## YOUR OBJECTIVE
All of the material below is to be repeated exactly.
────
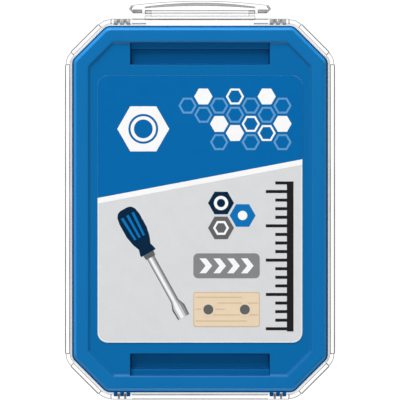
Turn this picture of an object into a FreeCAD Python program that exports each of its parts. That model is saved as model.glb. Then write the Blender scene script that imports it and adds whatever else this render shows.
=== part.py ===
"""Hinged plastic box of loose pan-head screws: clear tray, blue lid, label, clear latch and screws.

The box lies on its back. +Z points out of the lid's face and +Y points to the latch end.
Everything is modelled about the middle of the tray and moved once, at the end, so that the
origin is under the middle of the whole box. All sizes are in millimetres.
"""
import FreeCAD, Part
import math
import os
import random

V = FreeCAD.Vector

# Tray, seen from above
TRAY_WIDTH = 97.7
TRAY_LENGTH = 137.8
CORNER_CUT = 13.9          # leg of each 45 degree corner
CORNER_ROUND = 6.2         # radius that softens all eight corners
SMALLEST_ROUND = 1.2       # radius kept on outlines far inside the edge
ROUND_STEPS = 3            # flats that make up a rounded edge
PANEL_PROUD = 0.3          # flat rim panels stand out past the rounded corners
PANEL_RISE = 0.5           # and above them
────
## RIGHT ANSWER
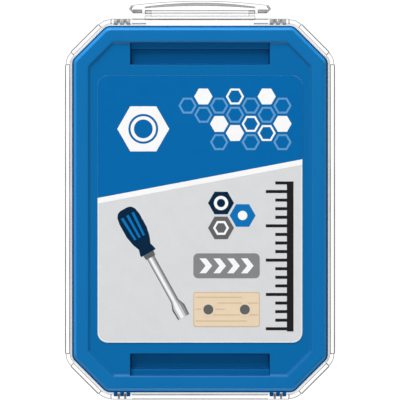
Turn this picture of an object into a FreeCAD Python program that exports each of its parts. That model is saved as model.glb. Then write the Blender scene script that imports it and adds whatever else this render shows.
=== part.py ===
"""Hinged plastic box of loose pan-head screws: clear tray, blue lid, label, clear latch and screws.

The box lies on its back. +Z points out of the lid's face and +Y points to the latch end.
Everything is modelled about the middle of the tray and moved once, at the end, so that the
origin is under the middle of the whole box. All sizes are in millimetres.
"""
import FreeCAD, Part
import math
import os
import random

V = FreeCAD.Vector

# Tray, seen from above
TRAY_WIDTH = 97.7
TRAY_LENGTH = 137.8
CORNER_CUT = 13.9          # leg of each 45 degree corner
CORNER_ROUND = 6.2         # radius that softens all eight corners
SMALLEST_ROUND = 1.2       # radius kept on outlines far inside the edge
ROUND_STEPS = 3            # flats that make up a rounded edge
PANEL_PROUD = 0.3          # flat rim panels stand out past the rounded corners
PANEL_RISE = 0.5           # and above them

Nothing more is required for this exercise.